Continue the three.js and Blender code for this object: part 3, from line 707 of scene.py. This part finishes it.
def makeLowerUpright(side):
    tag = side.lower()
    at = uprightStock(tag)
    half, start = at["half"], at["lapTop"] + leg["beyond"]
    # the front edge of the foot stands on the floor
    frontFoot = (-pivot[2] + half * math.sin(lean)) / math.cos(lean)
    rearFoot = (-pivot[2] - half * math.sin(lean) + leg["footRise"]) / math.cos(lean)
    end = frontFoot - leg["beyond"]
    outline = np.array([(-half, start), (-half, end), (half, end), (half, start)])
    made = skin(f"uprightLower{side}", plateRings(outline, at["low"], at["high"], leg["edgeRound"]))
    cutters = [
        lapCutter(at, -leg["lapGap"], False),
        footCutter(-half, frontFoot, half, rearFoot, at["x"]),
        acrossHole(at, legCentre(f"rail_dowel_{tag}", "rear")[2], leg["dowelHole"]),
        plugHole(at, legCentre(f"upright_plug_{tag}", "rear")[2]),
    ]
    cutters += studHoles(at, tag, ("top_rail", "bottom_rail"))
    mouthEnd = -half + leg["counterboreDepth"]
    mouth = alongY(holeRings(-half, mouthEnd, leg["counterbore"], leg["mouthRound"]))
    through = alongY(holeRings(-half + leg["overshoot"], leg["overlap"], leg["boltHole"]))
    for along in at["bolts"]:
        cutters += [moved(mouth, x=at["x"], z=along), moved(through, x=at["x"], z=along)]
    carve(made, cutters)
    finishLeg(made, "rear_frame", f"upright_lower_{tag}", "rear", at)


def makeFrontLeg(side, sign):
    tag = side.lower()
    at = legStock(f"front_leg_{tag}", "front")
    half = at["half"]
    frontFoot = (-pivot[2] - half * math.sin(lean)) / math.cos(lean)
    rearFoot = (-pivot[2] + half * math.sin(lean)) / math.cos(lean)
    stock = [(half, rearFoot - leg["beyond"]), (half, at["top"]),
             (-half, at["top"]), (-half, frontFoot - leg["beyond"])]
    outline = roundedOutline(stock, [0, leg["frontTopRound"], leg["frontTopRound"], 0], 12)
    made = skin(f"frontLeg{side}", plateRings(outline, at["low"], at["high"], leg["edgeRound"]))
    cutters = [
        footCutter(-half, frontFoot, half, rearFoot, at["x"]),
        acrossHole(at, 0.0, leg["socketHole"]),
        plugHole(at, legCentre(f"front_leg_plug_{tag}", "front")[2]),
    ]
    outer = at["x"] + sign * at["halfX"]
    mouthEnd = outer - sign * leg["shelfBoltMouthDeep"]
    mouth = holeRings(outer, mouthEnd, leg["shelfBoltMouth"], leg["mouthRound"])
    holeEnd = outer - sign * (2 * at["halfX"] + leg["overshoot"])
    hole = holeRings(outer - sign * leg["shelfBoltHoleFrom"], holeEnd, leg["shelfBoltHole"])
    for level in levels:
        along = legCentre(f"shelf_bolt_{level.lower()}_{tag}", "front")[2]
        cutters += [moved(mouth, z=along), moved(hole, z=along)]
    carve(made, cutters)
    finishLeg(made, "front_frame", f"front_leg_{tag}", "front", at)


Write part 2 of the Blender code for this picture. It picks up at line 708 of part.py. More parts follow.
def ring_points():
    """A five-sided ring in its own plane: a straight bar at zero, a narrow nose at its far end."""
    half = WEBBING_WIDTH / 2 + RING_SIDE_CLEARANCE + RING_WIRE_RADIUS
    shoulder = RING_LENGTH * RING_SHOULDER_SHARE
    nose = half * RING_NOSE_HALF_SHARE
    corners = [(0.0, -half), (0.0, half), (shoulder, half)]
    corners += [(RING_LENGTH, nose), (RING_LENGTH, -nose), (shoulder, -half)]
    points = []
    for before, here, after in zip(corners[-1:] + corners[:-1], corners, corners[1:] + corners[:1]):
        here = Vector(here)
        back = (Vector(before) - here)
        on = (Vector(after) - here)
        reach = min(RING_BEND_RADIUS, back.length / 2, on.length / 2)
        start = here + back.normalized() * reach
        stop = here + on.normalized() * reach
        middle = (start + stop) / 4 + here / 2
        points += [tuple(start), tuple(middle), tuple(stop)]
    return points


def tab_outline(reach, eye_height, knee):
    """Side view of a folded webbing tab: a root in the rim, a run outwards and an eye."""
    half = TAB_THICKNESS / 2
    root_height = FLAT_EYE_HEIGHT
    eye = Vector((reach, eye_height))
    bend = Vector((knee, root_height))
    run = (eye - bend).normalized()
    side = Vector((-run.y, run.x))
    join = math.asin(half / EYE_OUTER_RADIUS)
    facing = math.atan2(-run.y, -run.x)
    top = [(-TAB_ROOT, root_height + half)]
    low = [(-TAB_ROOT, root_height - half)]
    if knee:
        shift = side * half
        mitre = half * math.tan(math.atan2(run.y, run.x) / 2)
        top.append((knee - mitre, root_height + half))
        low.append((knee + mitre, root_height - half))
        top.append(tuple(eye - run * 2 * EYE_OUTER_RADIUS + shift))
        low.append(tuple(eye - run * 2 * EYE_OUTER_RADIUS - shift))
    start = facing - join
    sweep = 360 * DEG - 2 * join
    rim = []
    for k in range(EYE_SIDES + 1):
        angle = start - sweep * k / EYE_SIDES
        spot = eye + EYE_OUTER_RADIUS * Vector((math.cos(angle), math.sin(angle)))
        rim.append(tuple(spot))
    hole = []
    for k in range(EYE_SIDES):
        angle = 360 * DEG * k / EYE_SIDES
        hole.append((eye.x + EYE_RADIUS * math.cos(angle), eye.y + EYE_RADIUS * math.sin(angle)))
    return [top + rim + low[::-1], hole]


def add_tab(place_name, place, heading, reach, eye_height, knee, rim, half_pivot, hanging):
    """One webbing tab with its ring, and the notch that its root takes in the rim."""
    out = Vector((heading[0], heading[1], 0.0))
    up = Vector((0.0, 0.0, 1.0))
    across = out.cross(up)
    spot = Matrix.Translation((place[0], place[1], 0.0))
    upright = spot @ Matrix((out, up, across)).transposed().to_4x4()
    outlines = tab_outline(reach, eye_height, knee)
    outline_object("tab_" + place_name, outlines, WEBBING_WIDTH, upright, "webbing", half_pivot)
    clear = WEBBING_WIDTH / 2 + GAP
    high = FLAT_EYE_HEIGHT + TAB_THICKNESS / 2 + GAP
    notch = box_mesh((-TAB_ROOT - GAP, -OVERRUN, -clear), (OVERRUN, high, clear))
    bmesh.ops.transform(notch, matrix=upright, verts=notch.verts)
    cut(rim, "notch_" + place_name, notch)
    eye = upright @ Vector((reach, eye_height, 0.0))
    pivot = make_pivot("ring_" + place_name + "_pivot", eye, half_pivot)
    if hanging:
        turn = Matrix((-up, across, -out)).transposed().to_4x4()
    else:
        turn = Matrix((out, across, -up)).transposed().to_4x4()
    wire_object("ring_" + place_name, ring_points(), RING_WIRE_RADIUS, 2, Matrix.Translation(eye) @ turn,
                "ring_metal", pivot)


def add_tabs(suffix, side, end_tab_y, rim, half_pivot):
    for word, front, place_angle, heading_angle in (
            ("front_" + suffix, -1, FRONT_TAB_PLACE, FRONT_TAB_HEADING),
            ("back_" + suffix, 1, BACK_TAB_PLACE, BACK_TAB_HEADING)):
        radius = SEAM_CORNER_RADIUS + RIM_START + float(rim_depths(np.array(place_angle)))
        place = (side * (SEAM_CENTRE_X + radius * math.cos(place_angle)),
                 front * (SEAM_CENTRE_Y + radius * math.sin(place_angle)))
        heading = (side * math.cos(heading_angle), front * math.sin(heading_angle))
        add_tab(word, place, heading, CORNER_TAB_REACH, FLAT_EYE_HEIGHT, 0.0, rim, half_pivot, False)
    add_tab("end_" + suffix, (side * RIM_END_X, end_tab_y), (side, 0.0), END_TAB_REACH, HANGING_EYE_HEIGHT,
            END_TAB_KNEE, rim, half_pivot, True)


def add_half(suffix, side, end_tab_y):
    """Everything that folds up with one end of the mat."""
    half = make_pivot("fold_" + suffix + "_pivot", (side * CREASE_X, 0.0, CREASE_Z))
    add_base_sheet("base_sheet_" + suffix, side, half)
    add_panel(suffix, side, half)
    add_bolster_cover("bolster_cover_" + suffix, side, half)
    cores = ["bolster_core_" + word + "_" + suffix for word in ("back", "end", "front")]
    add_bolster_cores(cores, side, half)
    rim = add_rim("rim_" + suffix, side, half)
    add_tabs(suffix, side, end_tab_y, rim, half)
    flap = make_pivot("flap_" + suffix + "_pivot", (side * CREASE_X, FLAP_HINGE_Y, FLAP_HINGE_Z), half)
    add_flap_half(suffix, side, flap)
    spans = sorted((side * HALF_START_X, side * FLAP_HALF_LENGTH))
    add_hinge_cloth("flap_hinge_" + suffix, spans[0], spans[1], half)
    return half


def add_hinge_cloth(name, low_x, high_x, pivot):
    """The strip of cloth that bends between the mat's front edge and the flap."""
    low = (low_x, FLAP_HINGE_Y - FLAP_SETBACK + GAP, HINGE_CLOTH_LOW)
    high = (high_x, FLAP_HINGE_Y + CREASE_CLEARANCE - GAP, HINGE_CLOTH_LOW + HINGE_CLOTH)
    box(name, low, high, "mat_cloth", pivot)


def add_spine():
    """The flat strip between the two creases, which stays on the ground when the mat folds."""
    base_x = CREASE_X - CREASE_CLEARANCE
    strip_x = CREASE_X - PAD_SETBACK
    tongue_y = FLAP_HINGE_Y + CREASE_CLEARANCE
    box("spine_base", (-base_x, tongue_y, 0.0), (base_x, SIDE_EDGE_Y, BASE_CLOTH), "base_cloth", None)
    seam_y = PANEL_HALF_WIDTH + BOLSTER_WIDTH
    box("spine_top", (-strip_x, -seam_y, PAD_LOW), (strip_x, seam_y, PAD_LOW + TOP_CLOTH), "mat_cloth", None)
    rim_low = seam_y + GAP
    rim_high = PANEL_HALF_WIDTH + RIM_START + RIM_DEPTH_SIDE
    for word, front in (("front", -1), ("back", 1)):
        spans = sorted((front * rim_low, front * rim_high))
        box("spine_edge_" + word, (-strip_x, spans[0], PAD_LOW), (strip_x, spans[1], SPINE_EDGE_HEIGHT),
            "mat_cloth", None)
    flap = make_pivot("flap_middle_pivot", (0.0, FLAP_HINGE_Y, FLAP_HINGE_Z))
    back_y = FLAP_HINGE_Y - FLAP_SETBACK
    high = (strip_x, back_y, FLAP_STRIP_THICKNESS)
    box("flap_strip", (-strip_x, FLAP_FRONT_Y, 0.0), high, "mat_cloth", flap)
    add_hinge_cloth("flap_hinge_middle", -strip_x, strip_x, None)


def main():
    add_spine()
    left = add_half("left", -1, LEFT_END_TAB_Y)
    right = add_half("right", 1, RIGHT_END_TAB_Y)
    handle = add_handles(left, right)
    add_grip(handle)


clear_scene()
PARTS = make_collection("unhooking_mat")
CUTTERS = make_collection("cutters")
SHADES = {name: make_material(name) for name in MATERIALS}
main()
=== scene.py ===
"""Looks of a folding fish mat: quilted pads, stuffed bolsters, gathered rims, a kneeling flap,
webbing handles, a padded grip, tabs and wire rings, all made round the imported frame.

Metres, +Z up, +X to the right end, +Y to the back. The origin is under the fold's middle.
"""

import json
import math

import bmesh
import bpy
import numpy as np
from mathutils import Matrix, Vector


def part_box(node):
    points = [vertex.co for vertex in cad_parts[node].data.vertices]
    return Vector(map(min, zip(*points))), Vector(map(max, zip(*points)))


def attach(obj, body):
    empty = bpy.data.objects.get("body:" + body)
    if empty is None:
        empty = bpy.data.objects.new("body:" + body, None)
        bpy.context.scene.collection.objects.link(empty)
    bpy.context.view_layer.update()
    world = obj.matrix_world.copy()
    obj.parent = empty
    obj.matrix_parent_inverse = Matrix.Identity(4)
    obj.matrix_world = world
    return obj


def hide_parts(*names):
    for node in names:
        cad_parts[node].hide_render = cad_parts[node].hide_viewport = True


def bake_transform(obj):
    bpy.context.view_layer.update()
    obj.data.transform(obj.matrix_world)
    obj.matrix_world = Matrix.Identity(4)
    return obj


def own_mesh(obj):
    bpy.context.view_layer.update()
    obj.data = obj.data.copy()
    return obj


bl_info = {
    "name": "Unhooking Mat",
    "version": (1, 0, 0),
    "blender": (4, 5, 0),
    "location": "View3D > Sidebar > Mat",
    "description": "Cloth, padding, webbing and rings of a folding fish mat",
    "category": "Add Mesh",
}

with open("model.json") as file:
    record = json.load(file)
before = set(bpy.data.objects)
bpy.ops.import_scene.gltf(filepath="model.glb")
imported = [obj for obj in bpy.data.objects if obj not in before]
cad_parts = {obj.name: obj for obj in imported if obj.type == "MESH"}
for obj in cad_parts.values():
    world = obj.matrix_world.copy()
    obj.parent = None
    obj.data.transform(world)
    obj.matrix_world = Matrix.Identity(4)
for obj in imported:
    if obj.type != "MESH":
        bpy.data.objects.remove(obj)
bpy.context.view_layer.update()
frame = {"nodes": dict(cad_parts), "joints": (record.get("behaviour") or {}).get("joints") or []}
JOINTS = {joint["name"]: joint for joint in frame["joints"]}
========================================
CHALLENGE: Your task is to reproduce exactly the lines beginning at the line containing "clear_scene()" and ending at the line containing "obj.data = obj.data.copy()", inclusive.

EXERCISE SOLUTION:
clear_scene()
PARTS = make_collection("unhooking_mat")
CUTTERS = make_collection("cutters")
SHADES = {name: make_material(name) for name in MATERIALS}
main()
=== scene.py ===
"""Looks of a folding fish mat: quilted pads, stuffed bolsters, gathered rims, a kneeling flap,
webbing handles, a padded grip, tabs and wire rings, all made round the imported frame.

Metres, +Z up, +X to the right end, +Y to the back. The origin is under the fold's middle.
"""

import json
import math

import bmesh
import bpy
import numpy as np
from mathutils import Matrix, Vector


def part_box(node):
    points = [vertex.co for vertex in cad_parts[node].data.vertices]
    return Vector(map(min, zip(*points))), Vector(map(max, zip(*points)))


def attach(obj, body):
    empty = bpy.data.objects.get("body:" + body)
    if empty is None:
        empty = bpy.data.objects.new("body:" + body, None)
        bpy.context.scene.collection.objects.link(empty)
    bpy.context.view_layer.update()
    world = obj.matrix_world.copy()
    obj.parent = empty
    obj.matrix_parent_inverse = Matrix.Identity(4)
    obj.matrix_world = world
    return obj


def hide_parts(*names):
    for node in names:
        cad_parts[node].hide_render = cad_parts[node].hide_viewport = True


def bake_transform(obj):
    bpy.context.view_layer.update()
    obj.data.transform(obj.matrix_world)
    obj.matrix_world = Matrix.Identity(4)
    return obj


def own_mesh(obj):
    bpy.context.view_layer.update()
    obj.data = obj.data.copy()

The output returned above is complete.